The nitrogen cycle in the ocean, past and present


2nd NICOPP meeting, Halifax, Canada, 8-10 July 2011

Discussions among the 21 scientists attending the NICOPP 2011 meeting confirm that this is an exciting time to be studying nitrogen (N) cycling in the past and present oceans. For example, measurements of the N isotopic composition (δ15N) of marine nitrate and nitrite (the most widely available forms of marine N) are now relatively commonplace and sedimentary reconstructions of past N cycling processes are becoming increasingly sophisticated through the use of microfossil-bound and compound-specific δ15N. These new techniques allow us to identify isotopic distinctions between sedimentary and species size fractions, which promise to provide an even more detailed look at past N cycling and related ocean conditions. Furthermore, the laboratory-based data provide crucial benchmarks for computer-based simulations of the marine N cycle. All of these approaches provide insight to ocean productivity and the biogeochemical processes associated with both N and carbon cycling, such as nitrate assimilation by phytoplankton and denitrification in oxygen-deficient zones.

Past N cycling was a dominant topic for two themes of the meeting: the global sediment δ15N database (proposed at NICOPP 2010, Galbraith et al. 2010) and the impact of diagenesis on whole sediment δ15N (total combustible sedimentary N; also known as “bulk”).

Global sediment δ15N database

To date, 138 records of whole sediment δ15N variability covering the last ca. 2.5 Ma have been compiled into a database, which will be described in a publication and made available to the community shortly (Fig. 1). The compilation is promising but also highlights the need for enhanced geographical coverage in particular in the largely neglected subtropical gyres and most of the Southern Hemisphere. This sediment δ15N database will be a powerful tool for reconciling marine N cycling with past changes in the mean climate state.

The influence of diagenesis

Even with significant developments in the use of alternate sedimentological δ15N records such as microfossil-bound and compound-specific δ15N, much of our knowledge of past N cycling processes will continue to rely on whole sediment δ15N, given that it can be measured in any sediment at relatively low cost. However, at some sites, coretop whole sediment δ15N is elevated relative to the expected export from the modern surface ocean. The underlying cause of the δ15N enrichment is assumed to be the preferential loss of 14N during the remineralization of freshly deposited organic matter or “diagenetic fractionation”.

This issue was a major concern of NICOPP 2011 with several presentations dedicated to using the global sediment δ15N database and whole sediment / microfossil δ15N measurements to discuss why and where diagenetic fractionation is important. Among these discussions, several investigators independently converged on the finding that coretop whole sediment δ15N in the deep-sea, which ranges from 1-17‰, is on average 2 ± 2‰ higher than values from sediment trap time series at the same sites.

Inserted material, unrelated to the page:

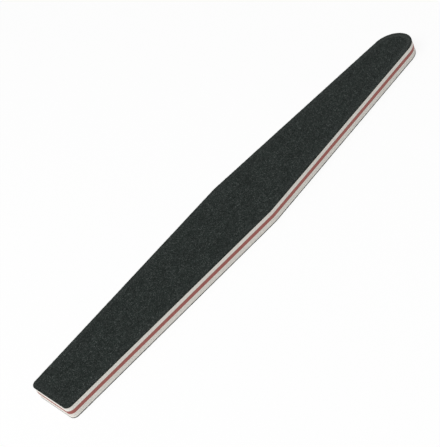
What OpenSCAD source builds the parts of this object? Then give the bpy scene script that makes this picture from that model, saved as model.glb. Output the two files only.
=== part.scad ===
// Cushioned emery board: a flat laminate with an abrasive sheet on both faces.
// It is square at one end, widest half way along, and tapers to a round tip.
// The origin is the middle of the underside. +X runs towards the round tip, +Y across the board, +Z up.

/* [Outline] */
// Length from the square end to the round tip
board_length = 178; // [140:1:240]
// Width at the shoulders, where the board is widest
shoulder_width = 28; // [24:0.5:40]
// Width at the square end, before its corners are rounded
square_end_width = 20; // [12:0.5:24]
// Distance from the square end to the shoulders
shoulder_distance = 89; // [60:1:110]
// Radius of the round tip
tip_radius = 7.5; // [5:0.25:10]
// Radius of the two corners of the square end
corner_radius = 2.1; // [0.5:0.1:4]
// Radius that blends the two tapers at each shoulder
shoulder_radius = 12; // [5:0.5:12]

/* [Layers] */
// Thickness of the stiff plastic core
core_thickness = 1.3; // [0.6:0.1:2]
// Thickness of the adhesive film on each face of the core
core_adhesive_thickness = 0.05; // [0.03:0.01:0.1]
// Thickness of the foam pad above the core, once the cutting die has squeezed it
upper_foam_thickness = 1.3; // [1:0.05:3]
// Thickness of the foam pad below the core
lower_foam_thickness = 1.6; // [1:0.05:3]
// Thickness of the adhesive film between a foam pad and its abrasive sheet
sheet_adhesive_thickness = 0.05; // [0.03:0.01:0.1]
// Thickness of the backing paper of an abrasive sheet
paper_thickness = 0.2; // [0.1:0.01:0.3]
// Thickness of the resin coat that holds the abrasive grains on the paper
bond_thickness = 0.05; // [0.03:0.01:0.1]
// Height of the bed of abrasive grains
grit_height = 0.1; // [0.05:0.01:0.2]

/* [Foam edge] */
// How far the foam's cut edge draws in at mid-thickness, where the cutting die squeezed it
foam_edge_depth = 0.15; // [0.05:0.01:0.25]
// Height of the straight band left along the top and the bottom of the foam's cut edge
foam_edge_band = 0.1; // [0.05:0.01:0.2]

/* [Hidden] */
$fa = 3;
$fs = 0.2;

grit_colour = "#2e3230";
bond_colour = "#232624";
paper_colour = "#1d1f1e";
adhesive_colour = "#ece6d2";
foam_colour = "#e4e1da";
core_colour = "#a36b63";

// Height of each layer's underside, from the table up
lower_bond_z = grit_height;
lower_paper_z = lower_bond_z + bond_thickness;
lower_sheet_adhesive_z = lower_paper_z + paper_thickness;
lower_foam_z = lower_sheet_adhesive_z + sheet_adhesive_thickness;
lower_core_adhesive_z = lower_foam_z + lower_foam_thickness;
core_z = lower_core_adhesive_z + core_adhesive_thickness;
upper_core_adhesive_z = core_z + core_thickness;
upper_foam_z = upper_core_adhesive_z + core_adhesive_thickness;
upper_sheet_adhesive_z = upper_foam_z + upper_foam_thickness;
upper_paper_z = upper_sheet_adhesive_z + sheet_adhesive_thickness;
upper_bond_z = upper_paper_z + paper_thickness;
upper_grit_z = upper_bond_z + bond_thickness;

// The outline runs counterclockwise round five arcs: two corners, two shoulders and the tip, joined by straight sides.
square_end_x = -board_length / 2;
corner_centre = [square_end_x + corner_radius, square_end_width / 2 - corner_radius];
shoulder_centre = [square_end_x + shoulder_distance, shoulder_width / 2 - shoulder_radius];
tip_centre = [board_length / 2 - tip_radius, 0];
arc_centres = [
    [corner_centre.x, -corner_centre.y],
    [shoulder_centre.x, -shoulder_centre.y],
    tip_centre,
    shoulder_centre,
    corner_centre
];
arc_radii = [corner_radius, shoulder_radius, tip_radius, shoulder_radius, corner_radius];
last_arc = len(arc_centres) - 1;

// Each arc stands this little proud of the sides it joins, so that they cross there instead of only touching.
arc_lap = 0.01;

function next(i) = i == last_arc ? 0 : i + 1;
function previous(i) = i == 0 ? last_arc : i - 1;
function along(angle) = [cos(angle), sin(angle)];

// Direction that the side between arc i and the next one faces
function side_faces(i) =
    let (step = arc_centres[next(i)] - arc_centres[i])
    atan2(step.y, step.x) - 90 + asin((arc_radii[i] - arc_radii[next(i)]) / norm(step));

// Where that side starts and ends
function side_start(i) = arc_centres[i] + (arc_radii[i] - arc_lap) * along(side_faces(i));
function side_end(i) = arc_centres[next(i)] + (arc_radii[next(i)] - arc_lap) * along(side_faces(i));

// The board seen from above
module outline() {
    polygon([for (i = [0 : last_arc]) each [side_start(i), side_end(i)]]);
    for (i = [0 : last_arc])
        translate(arc_centres[i]) circle(arc_radii[i]);
}

// One layer of the board, cut to the outline
module layer(thickness) {
    linear_extrude(thickness) outline();
}

// Revolves a section along arc i: its x is the distance out from the arc, its y the height.
module arc_stretch(i) {
    translate(arc_centres[i])
        rotate(side_faces(previous(i)))
            rotate_extrude(angle = (side_faces(i) - side_faces(previous(i)) + 360) % 360)
                translate([arc_radii[i], 0]) children();
}

// Extrudes a section along the side after arc i, and a little past both of its ends, where the outline curves away.
module straight_stretch(i) {
    side = side_end(i) - side_start(i);
    overrun = corner_radius / 2;
    translate(side_end(i) + overrun * side / norm(side))
        rotate([90, 0, side_faces(i)])
            linear_extrude(norm(side) + 2 * overrun)
                children();
}

// Carries a section once round the outline: its x is the distance out from the edge, its y the height.
module around_edge() {
    for (i = [0 : last_arc]) {
        arc_stretch(i) children();
        straight_stretch(i) children();
    }
}

// A layer of foam, whose cut edge is hollow between two straight bands
module foam_layer(thickness) {
    hollow_half_height = thickness / 2 - foam_edge_band;
    hollow_radius = (hollow_half_height ^ 2 + foam_edge_depth ^ 2) / (2 * foam_edge_depth);
    difference() {
        layer(thickness);
        around_edge()
            translate([hollow_radius - foam_edge_depth, thickness / 2])
                circle(hollow_radius);
    }
}

module lower_grit() {
    color(grit_colour) layer(grit_height);
}

module lower_grit_bond() {
    color(bond_colour) translate([0, 0, lower_bond_z]) layer(bond_thickness);
}

module lower_backing_paper() {
    color(paper_colour) translate([0, 0, lower_paper_z]) layer(paper_thickness);
}

module lower_sheet_adhesive() {
    color(adhesive_colour) translate([0, 0, lower_sheet_adhesive_z]) layer(sheet_adhesive_thickness);
}

module lower_foam_pad() {
    color(foam_colour) translate([0, 0, lower_foam_z]) foam_layer(lower_foam_thickness);
}

module lower_core_adhesive() {
    color(adhesive_colour) translate([0, 0, lower_core_adhesive_z]) layer(core_adhesive_thickness);
}

module core() {
    color(core_colour) translate([0, 0, core_z]) layer(core_thickness);
}

module upper_core_adhesive() {
    color(adhesive_colour) translate([0, 0, upper_core_adhesive_z]) layer(core_adhesive_thickness);
}

module upper_foam_pad() {
    color(foam_colour) translate([0, 0, upper_foam_z]) foam_layer(upper_foam_thickness);
}

module upper_sheet_adhesive() {
    color(adhesive_colour) translate([0, 0, upper_sheet_adhesive_z]) layer(sheet_adhesive_thickness);
}

module upper_backing_paper() {
    color(paper_colour) translate([0, 0, upper_paper_z]) layer(paper_thickness);
}

module upper_grit_bond() {
    color(bond_colour) translate([0, 0, upper_bond_z]) layer(bond_thickness);
}

module upper_grit() {
    color(grit_colour) translate([0, 0, upper_grit_z]) layer(grit_height);
}

lower_grit();
lower_grit_bond();
lower_backing_paper();
lower_sheet_adhesive();
lower_foam_pad();
lower_core_adhesive();
core();
upper_core_adhesive();
upper_foam_pad();
upper_sheet_adhesive();
upper_backing_paper();
upper_grit_bond();
upper_grit();
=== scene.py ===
"""The looks of a cushioned emery board, built around its packed layers.

Lengths are in metres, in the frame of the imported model: the origin is the middle of the underside,
+X runs towards the round tip, +Y across the board and +Z up.
"""

import math

import bpy
import numpy as np
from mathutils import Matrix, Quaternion, Vector, geometry, noise


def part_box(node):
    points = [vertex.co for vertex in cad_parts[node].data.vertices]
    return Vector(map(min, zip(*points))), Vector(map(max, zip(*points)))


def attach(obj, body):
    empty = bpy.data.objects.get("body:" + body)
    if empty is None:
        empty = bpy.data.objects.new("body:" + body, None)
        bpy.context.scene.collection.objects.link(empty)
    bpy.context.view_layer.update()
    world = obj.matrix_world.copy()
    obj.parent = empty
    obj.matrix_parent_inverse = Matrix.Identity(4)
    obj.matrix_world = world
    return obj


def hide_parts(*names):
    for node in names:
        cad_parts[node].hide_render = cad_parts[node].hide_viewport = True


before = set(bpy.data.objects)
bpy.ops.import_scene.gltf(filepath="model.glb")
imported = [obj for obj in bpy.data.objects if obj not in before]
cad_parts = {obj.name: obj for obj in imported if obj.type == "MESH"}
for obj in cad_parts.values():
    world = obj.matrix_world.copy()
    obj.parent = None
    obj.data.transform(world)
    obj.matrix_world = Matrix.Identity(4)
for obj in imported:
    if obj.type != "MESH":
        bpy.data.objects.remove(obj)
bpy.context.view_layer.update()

MM = 0.001
SEED = 20
rng = np.random.default_rng(SEED)

# Outline of the board, which every layer shares
core_low, core_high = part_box("core")
SQUARE_END_X = core_low.x
TIP_X = core_high.x
SHOULDER_WIDTH = core_high.y - core_low.y
SHOULDER_DISTANCE = 89 * MM
SQUARE_END_WIDTH = 20 * MM
TIP_RADIUS = 7.5 * MM
CORNER_RADIUS = 2.1 * MM
SHOULDER_RADIUS = 12 * MM
TANGENT_STEP = 3  # degrees

# Foam pads: the cut edge is hollow between two straight bands, and its cells are open along it
FOAM_EDGE_DEPTH = 0.15 * MM
FOAM_EDGE_BAND = 0.1 * MM
FOAM_EDGE_ROWS = 11
FOAM_STEP = 0.2 * MM
FOAM_CELL = 0.34 * MM
FOAM_PIT_DEPTH = 0.05 * MM
FOAM_PIT_REACH = 0.6  # of a cell

# Beds of abrasive grains
GRAIN_SPACING = 0.25 * MM
GRAIN_JITTER = 0.7  # of the spacing
GRAIN_RELIEF = 0.09 * MM
RIM_GAP = 0.6 * GRAIN_SPACING
MERGE_DISTANCE = 1e-6 * MM  # points that lie nearer to each other than this become one

# Wear of the abrasive sheets, in a band inside the rim
WORN_DEPTH = 1.3 * MM
WORN_REACH = 1.1 * MM
WORN_TIP_LENGTH = 16 * MM
WORN_SIDE_SHARE = 0.35
WORN_SINK = 0.5  # of the relief, at the least, where a grain is fully worn

# Spans of a noise's values over which a colour changes
SHARP_SPAN = (0.3, 0.7)
SOFT_SPAN = (0.25, 0.75)

# Numbers of a Mix node's sockets for colours, which share their names with its other sockets
MIX_SHARE = 0
MIX_FIRST = 6
MIX_SECOND = 7
MIX_RESULT = 2

# Floor and light, with angles in degrees. The ambient and the key's share of light add up to 1
FLOOR_SIZE = 4.0
FLOOR_WHITE = 0.97
FLOOR_ROUGHNESS = 0.9
BACKDROP_SHARE = 0.88  # of plain white in what is seen of the floor
AMBIENT = 0.5
KEY_SHARE = 0.5
KEY_DISTANCE = 0.85
KEY_SIZE = 0.72
KEY_AZIMUTH = -90
KEY_ELEVATION = 56

# Camera, with angles in degrees
CAMERA_TARGET = Vector((-9.743, 2.261, 2.55)) * MM
CAMERA_DISTANCE = 371.801 * MM
CAMERA_AZIMUTH = -26.369
CAMERA_ELEVATION = 37.213
CAMERA_ROLL = -29.049
CAMERA_LENS = 91.928
CAMERA_NEAR = 0.01
CAMERA_FAR = 20


# Outline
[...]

However, where coretop sediments were measured for both whole sediment and microfossil-bound δ15N (assumed to be resistant to diagenetic alteration) they generally agreed. These findings suggest that coincident measurements of whole sediment and microfossil-bound / compound-specific δ15N will help answer why deep-sea coretop sediment δ15N is elevated, by illuminating the molecular transformation of sedimentary organic matter. Furthermore, where the fidelity of whole sediment δ15N is assured (i.e. in the case of little terrigenous input and minimal diagenetic fractionation) differences with microfossil-bound δ15N could provide new insight to surface ocean N cycling processes.

Interlaboratory calibration

On a different note, a laboratory intercalibration was proposed to optimize comparison between whole sediment δ15N records. Laboratories interested in joining the effort should please contact Mark Altabet (This email address is being protected from spambots. You need JavaScript enabled to view it.).


Figure 1: Global distribution of available sedimentary δ15N records, together with their respective temporal coverage and resolution. Cores that do not cover the last glacial cycle are marked by an open symbol.